─── Exercise input
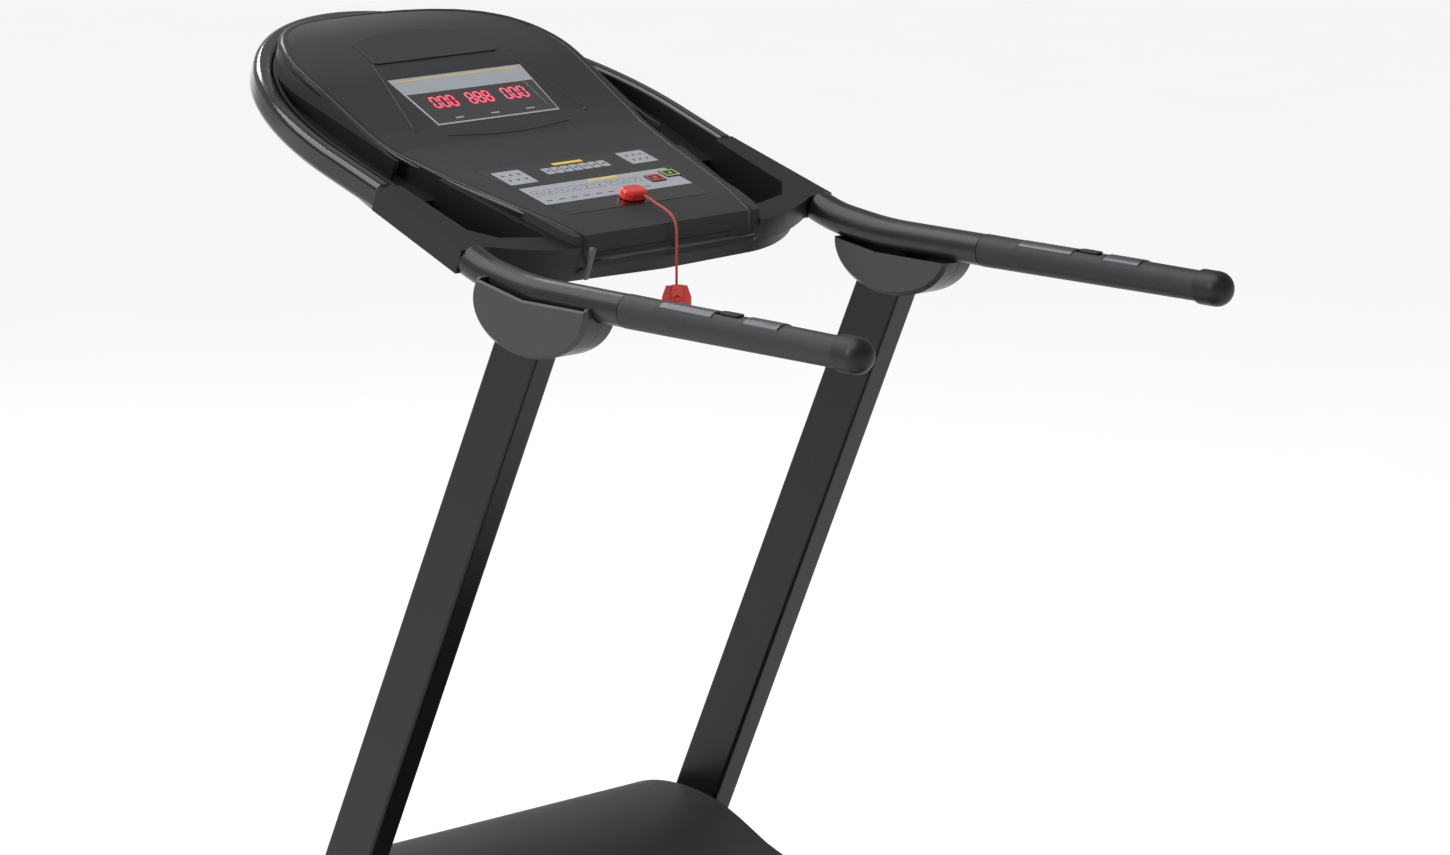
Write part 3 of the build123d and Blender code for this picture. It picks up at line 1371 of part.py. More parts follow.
LEVER_AT = 262
with BuildPart() as strut_barrel:
    with BuildSketch(strut_plane.offset(8)):
        Circle(9)
    extrude(amount=BARREL_END - 8)
    with BuildSketch(across(-8, STRUT_BASE_Y, STRUT_BASE_Z)):
        Circle(11)
    extrude(amount=16)
    with BuildSketch(across(-9, STRUT_BASE_Y, STRUT_BASE_Z)):
        Circle(STRUT_PIN_RADIUS + 0.06)
    extrude(amount=18, mode=Mode.SUBTRACT)
    with BuildSketch(strut_plane.offset(28)):
        Circle(7)
    extrude(amount=BARREL_END - 28 - 6, mode=Mode.SUBTRACT)
    with BuildSketch(strut_plane.offset(BARREL_END - 10)):
        Circle(STRUT_PIN_RADIUS + 0.06)
    extrude(amount=14, mode=Mode.SUBTRACT)
    # lugs of the release lever
    for x in (-6.5, 6.5):
        with BuildSketch(strut_plane.offset(LEVER_AT - 6)):
            with Locations((x, -12)):
                Rectangle(3, 12)
        extrude(amount=12)
    with Locations(
        Plane(origin=strut_plane.from_local_coords((0, -14, LEVER_AT)), z_dir=(1, 0, 0))
    ):
        Cylinder(radius=2, height=30, mode=Mode.SUBTRACT)

eye_hole = STRUT_PIN_RADIUS + STRUT_EYE_PLAY
with BuildPart() as strut_rod:
    with BuildSketch(strut_plane.offset(120)):
        Circle(STRUT_PIN_RADIUS)
    extrude(amount=strut_length - eye_hole - 1 - 120)
    with BuildSketch(strut_plane.offset(120)):
        Circle(6.92)
    extrude(amount=10)
    with BuildSketch(across(-6, STRUT_DECK_Y, STRUT_DECK_Z)):
        Circle(eye_hole + 3.2)
    extrude(amount=12)
    with BuildSketch(across(-7, STRUT_DECK_Y, STRUT_DECK_Z)):
        Circle(eye_hole)
    extrude(amount=14, mode=Mode.SUBTRACT)
keep("strut_rod", strut_rod)

lever_point = strut_plane.from_local_coords((0, -14, LEVER_AT))
with BuildPart() as release_lever:
    with BuildSketch(across(-4.7, lever_point.Y, lever_point.Z)):
        Circle(3.6)
        with BuildLine():
            Polyline((-2, 3), (3, -2), (-24, -34), (-28, -31), close=True)
        make_face()
    extrude(amount=9.4)
    with BuildSketch(across(-14, lever_point.Y, lever_point.Z)):
        with BuildLine():
            Polyline((-19, -27), (-16, -29), (-24, -38), (-30, -34), close=True)
        make_face()
    extrude(amount=28)
    with Locations(Plane(origin=lever_point, z_dir=(1, 0, 0))):
        Cylinder(radius=2, height=30, mode=Mode.SUBTRACT)
keep("release_lever", release_lever)

with BuildPart() as lever_pin:
    with Locations(Plane(origin=lever_point, z_dir=(1, 0, 0))):
        Cylinder(radius=1.95, height=16)
keep_group("strut_barrel", strut_barrel, lever_pin)
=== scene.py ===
import json
from math import cos, pi, radians, sin

import bmesh
import bpy
from mathutils import Matrix, Vector
from mathutils.bvhtree import BVHTree

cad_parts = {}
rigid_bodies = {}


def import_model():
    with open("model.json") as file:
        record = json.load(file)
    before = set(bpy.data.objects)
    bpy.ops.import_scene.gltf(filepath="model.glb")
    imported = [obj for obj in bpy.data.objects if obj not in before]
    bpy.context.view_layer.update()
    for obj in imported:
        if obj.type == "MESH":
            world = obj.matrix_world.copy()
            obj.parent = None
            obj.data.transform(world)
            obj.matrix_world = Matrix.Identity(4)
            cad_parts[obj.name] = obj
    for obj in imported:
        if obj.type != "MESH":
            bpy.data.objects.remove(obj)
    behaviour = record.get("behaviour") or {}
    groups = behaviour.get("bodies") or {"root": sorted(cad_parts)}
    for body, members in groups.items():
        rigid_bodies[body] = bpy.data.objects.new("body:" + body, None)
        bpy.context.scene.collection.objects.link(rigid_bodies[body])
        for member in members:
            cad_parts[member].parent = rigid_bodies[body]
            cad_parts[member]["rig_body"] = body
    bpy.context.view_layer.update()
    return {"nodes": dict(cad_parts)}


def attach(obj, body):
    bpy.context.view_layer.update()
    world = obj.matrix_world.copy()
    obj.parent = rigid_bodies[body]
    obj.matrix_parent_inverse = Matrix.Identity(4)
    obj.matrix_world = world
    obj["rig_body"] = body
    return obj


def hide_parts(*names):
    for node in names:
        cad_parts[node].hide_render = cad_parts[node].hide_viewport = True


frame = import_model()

# The view: the machine is seen from its rear left, a little above the handrails, through a long lens,
# and the frame is filled by the console, the handrails and the uprights.
CAMERA_DISTANCE = 7.5
azimuth, elevation = radians(-47), radians(10.42)
view_right = Vector((cos(azimuth), sin(azimuth), 0))
view_back = Vector((sin(azimuth) * cos(elevation), -cos(azimuth) * cos(elevation), sin(elevation)))
view_up = view_back.cross(view_right)
aim = Vector((0, 0.210, 0)) + 0.041 * view_right + 0.7882 * view_up
camera = bpy.data.objects.new("camera", bpy.data.cameras.new("camera"))
camera.data.lens = 149.5
camera.data.sensor_width = 36
camera.data.clip_end = 60
camera.matrix_world = Matrix((view_right, view_up, view_back)).transposed().to_4x4()
camera.location = aim + CAMERA_DISTANCE * view_back
bpy.context.collection.objects.link(camera)
bpy.context.scene.camera = camera

# The safety cord: a limp braided nylon cord from the key over the lip of the console down to the
# spring clip that the runner wears. It is sewn into the key and into the clip's eye.
cord_points = [
    (0.0105, 0.3035, 1.0790), (0.0104, 0.2930, 1.0762), (0.0098, 0.2805, 1.0710),
    (0.0088, 0.2680, 1.0672), (0.0074, 0.2565, 1.0630), (0.0058, 0.2455, 1.0575),
    (0.0044, 0.2390, 1.0475), (0.0032, 0.2374, 1.0310), (0.0024, 0.2368, 1.0110),
    (0.0020, 0.2366, 0.9910), (0.0020, 0.2366, 0.9725),
]
CORD_DIAMETER = 0.0032


class Shade:
    """One output of a shader node. Adding to it or multiplying it adds a Math node to its finish."""

    def __init__(self, tree, socket=None):
        self.tree = tree
        self.socket = socket

    def node(self, kind, settings=None, sockets=None, output=0):
        """Adds a node, with its settings first, then the values or links of its sockets."""
        made = self.tree.nodes.new("ShaderNode" + kind)
        for name, value in (settings or {}).items():
            setattr(made, name, value)
        for name, value in (sockets or {}).items():
            if isinstance(value, Shade):
                self.tree.links.new(value.socket, made.inputs[name])
            else:
                made.inputs[name].default_value = value
        return Shade(self.tree, made.outputs[output])

    def maths(self, operation, first, second=0.0):
        return self.node("Math", {"operation": operation}, {0: first, 1: second})

    def __add__(self, other):
        return self.maths("ADD", self, other)

    def __mul__(self, other):
        return self.maths("MULTIPLY", self, other)


def finish(name, color, roughness, metallic=0.0, **fixed):
    """A new finish with its shader; varying looks are linked to it afterwards."""
    material = bpy.data.materials.new(name)
    material.use_nodes = True
    shader = material.node_tree.nodes["Principled BSDF"]
    shader.inputs["Base Color"].default_value = (*color, 1)
    shader.inputs["Roughness"].default_value = roughness
    shader.inputs["Metallic"].default_value = metallic
    for socket, value in fixed.items():
        shader.inputs[socket.replace("_", " ")].default_value = value
    return material, shader, Shade(material.node_tree)


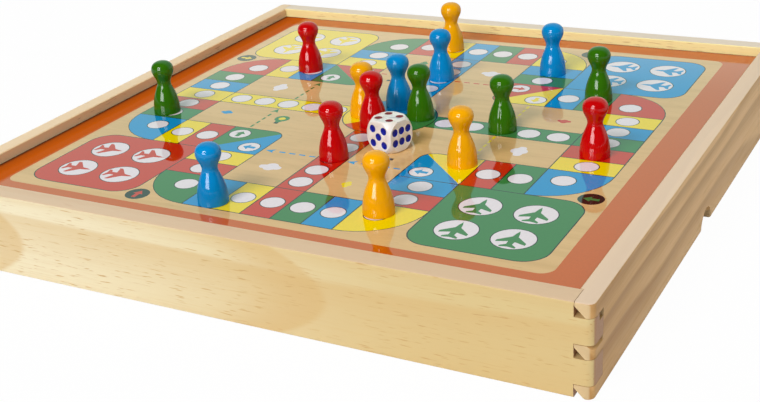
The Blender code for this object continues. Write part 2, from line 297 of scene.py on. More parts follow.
──────
▸ **Aim of the task**: Write out the whole listing again. Match it word for word.

▸ **Output**:
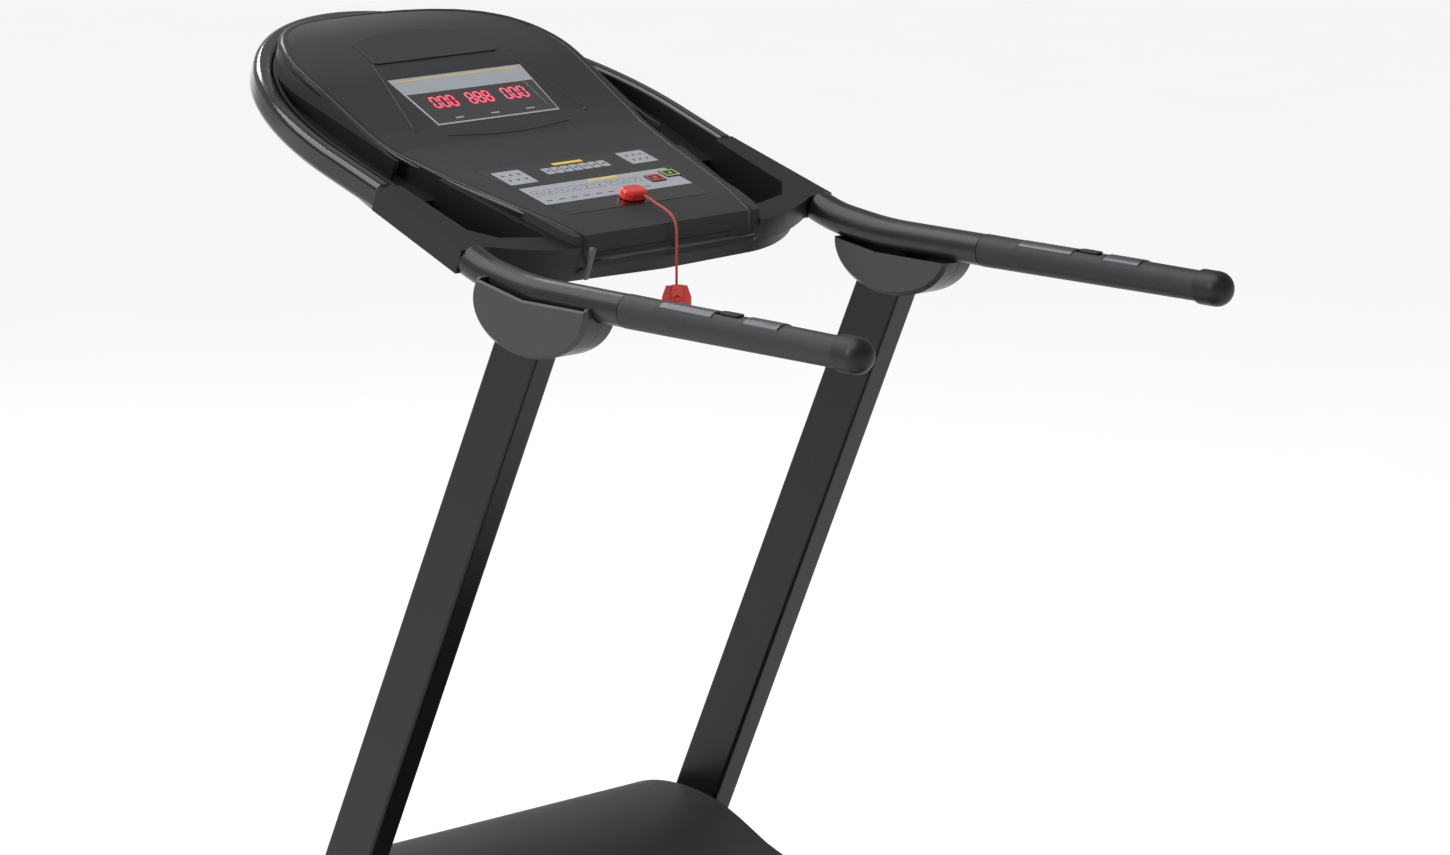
Write part 3 of the build123d and Blender code for this picture. It picks up at line 1371 of part.py. More parts follow.
LEVER_AT = 262
with BuildPart() as strut_barrel:
    with BuildSketch(strut_plane.offset(8)):
        Circle(9)
    extrude(amount=BARREL_END - 8)
    with BuildSketch(across(-8, STRUT_BASE_Y, STRUT_BASE_Z)):
        Circle(11)
    extrude(amount=16)
    with BuildSketch(across(-9, STRUT_BASE_Y, STRUT_BASE_Z)):
        Circle(STRUT_PIN_RADIUS + 0.06)
    extrude(amount=18, mode=Mode.SUBTRACT)
    with BuildSketch(strut_plane.offset(28)):
        Circle(7)
    extrude(amount=BARREL_END - 28 - 6, mode=Mode.SUBTRACT)
    with BuildSketch(strut_plane.offset(BARREL_END - 10)):
        Circle(STRUT_PIN_RADIUS + 0.06)
    extrude(amount=14, mode=Mode.SUBTRACT)
    # lugs of the release lever
    for x in (-6.5, 6.5):
        with BuildSketch(strut_plane.offset(LEVER_AT - 6)):
            with Locations((x, -12)):
                Rectangle(3, 12)
        extrude(amount=12)
    with Locations(
        Plane(origin=strut_plane.from_local_coords((0, -14, LEVER_AT)), z_dir=(1, 0, 0))
    ):
        Cylinder(radius=2, height=30, mode=Mode.SUBTRACT)

eye_hole = STRUT_PIN_RADIUS + STRUT_EYE_PLAY
with BuildPart() as strut_rod:
    with BuildSketch(strut_plane.offset(120)):
        Circle(STRUT_PIN_RADIUS)
    extrude(amount=strut_length - eye_hole - 1 - 120)
    with BuildSketch(strut_plane.offset(120)):
        Circle(6.92)
    extrude(amount=10)
    with BuildSketch(across(-6, STRUT_DECK_Y, STRUT_DECK_Z)):
        Circle(eye_hole + 3.2)
    extrude(amount=12)
    with BuildSketch(across(-7, STRUT_DECK_Y, STRUT_DECK_Z)):
        Circle(eye_hole)
    extrude(amount=14, mode=Mode.SUBTRACT)
keep("strut_rod", strut_rod)

lever_point = strut_plane.from_local_coords((0, -14, LEVER_AT))
with BuildPart() as release_lever:
    with BuildSketch(across(-4.7, lever_point.Y, lever_point.Z)):
        Circle(3.6)
        with BuildLine():
            Polyline((-2, 3), (3, -2), (-24, -34), (-28, -31), close=True)
        make_face()
    extrude(amount=9.4)
    with BuildSketch(across(-14, lever_point.Y, lever_point.Z)):
        with BuildLine():
            Polyline((-19, -27), (-16, -29), (-24, -38), (-30, -34), close=True)
        make_face()
    extrude(amount=28)
    with Locations(Plane(origin=lever_point, z_dir=(1, 0, 0))):
        Cylinder(radius=2, height=30, mode=Mode.SUBTRACT)
keep("release_lever", release_lever)

with BuildPart() as lever_pin:
    with Locations(Plane(origin=lever_point, z_dir=(1, 0, 0))):
        Cylinder(radius=1.95, height=16)
keep_group("strut_barrel", strut_barrel, lever_pin)
=== scene.py ===
import json
from math import cos, pi, radians, sin

import bmesh
import bpy
from mathutils import Matrix, Vector
from mathutils.bvhtree import BVHTree

cad_parts = {}
rigid_bodies = {}


def import_model():
    with open("model.json") as file:
        record = json.load(file)
    before = set(bpy.data.objects)
    bpy.ops.import_scene.gltf(filepath="model.glb")
    imported = [obj for obj in bpy.data.objects if obj not in before]
    bpy.context.view_layer.update()
    for obj in imported:
        if obj.type == "MESH":
            world = obj.matrix_world.copy()
            obj.parent = None
            obj.data.transform(world)
            obj.matrix_world = Matrix.Identity(4)
            cad_parts[obj.name] = obj
    for obj in imported:
        if obj.type != "MESH":
            bpy.data.objects.remove(obj)
    behaviour = record.get("behaviour") or {}
    groups = behaviour.get("bodies") or {"root": sorted(cad_parts)}
    for body, members in groups.items():
        rigid_bodies[body] = bpy.data.objects.new("body:" + body, None)
        bpy.context.scene.collection.objects.link(rigid_bodies[body])
        for member in members:
            cad_parts[member].parent = rigid_bodies[body]
            cad_parts[member]["rig_body"] = body
    bpy.context.view_layer.update()
    return {"nodes": dict(cad_parts)}


def attach(obj, body):
    bpy.context.view_layer.update()
    world = obj.matrix_world.copy()
    obj.parent = rigid_bodies[body]
    obj.matrix_parent_inverse = Matrix.Identity(4)
    obj.matrix_world = world
    obj["rig_body"] = body
    return obj


def hide_parts(*names):
    for node in names:
        cad_parts[node].hide_render = cad_parts[node].hide_viewport = True


frame = import_model()

# The view: the machine is seen from its rear left, a little above the handrails, through a long lens,
# and the frame is filled by the console, the handrails and the uprights.
CAMERA_DISTANCE = 7.5
azimuth, elevation = radians(-47), radians(10.42)
view_right = Vector((cos(azimuth), sin(azimuth), 0))
view_back = Vector((sin(azimuth) * cos(elevation), -cos(azimuth) * cos(elevation), sin(elevation)))
view_up = view_back.cross(view_right)
aim = Vector((0, 0.210, 0)) + 0.041 * view_right + 0.7882 * view_up
camera = bpy.data.objects.new("camera", bpy.data.cameras.new("camera"))
camera.data.lens = 149.5
camera.data.sensor_width = 36
camera.data.clip_end = 60
camera.matrix_world = Matrix((view_right, view_up, view_back)).transposed().to_4x4()
camera.location = aim + CAMERA_DISTANCE * view_back
bpy.context.collection.objects.link(camera)
bpy.context.scene.camera = camera

# The safety cord: a limp braided nylon cord from the key over the lip of the console down to the
# spring clip that the runner wears. It is sewn into the key and into the clip's eye.
cord_points = [
    (0.0105, 0.3035, 1.0790), (0.0104, 0.2930, 1.0762), (0.0098, 0.2805, 1.0710),
    (0.0088, 0.2680, 1.0672), (0.0074, 0.2565, 1.0630), (0.0058, 0.2455, 1.0575),
    (0.0044, 0.2390, 1.0475), (0.0032, 0.2374, 1.0310), (0.0024, 0.2368, 1.0110),
    (0.0020, 0.2366, 0.9910), (0.0020, 0.2366, 0.9725),
]
CORD_DIAMETER = 0.0032


class Shade:
    """One output of a shader node. Adding to it or multiplying it adds a Math node to its finish."""

    def __init__(self, tree, socket=None):
        self.tree = tree
        self.socket = socket

    def node(self, kind, settings=None, sockets=None, output=0):
        """Adds a node, with its settings first, then the values or links of its sockets."""
        made = self.tree.nodes.new("ShaderNode" + kind)
        for name, value in (settings or {}).items():
            setattr(made, name, value)
        for name, value in (sockets or {}).items():
            if isinstance(value, Shade):
                self.tree.links.new(value.socket, made.inputs[name])
            else:
                made.inputs[name].default_value = value
        return Shade(self.tree, made.outputs[output])

    def maths(self, operation, first, second=0.0):
        return self.node("Math", {"operation": operation}, {0: first, 1: second})

    def __add__(self, other):
        return self.maths("ADD", self, other)

    def __mul__(self, other):
        return self.maths("MULTIPLY", self, other)


def finish(name, color, roughness, metallic=0.0, **fixed):
    """A new finish with its shader; varying looks are linked to it afterwards."""
    material = bpy.data.materials.new(name)
    material.use_nodes = True
    shader = material.node_tree.nodes["Principled BSDF"]
    shader.inputs["Base Color"].default_value = (*color, 1)
    shader.inputs["Roughness"].default_value = roughness
    shader.inputs["Metallic"].default_value = metallic
    for socket, value in fixed.items():
        shader.inputs[socket.replace("_", " ")].default_value = value
    return material, shader, Shade(material.node_tree)


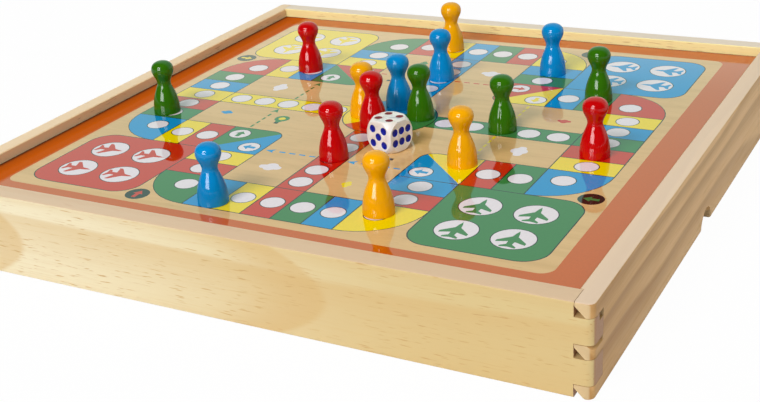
The Blender code for this object continues. Write part 2, from line 297 of scene.py on. More parts follow.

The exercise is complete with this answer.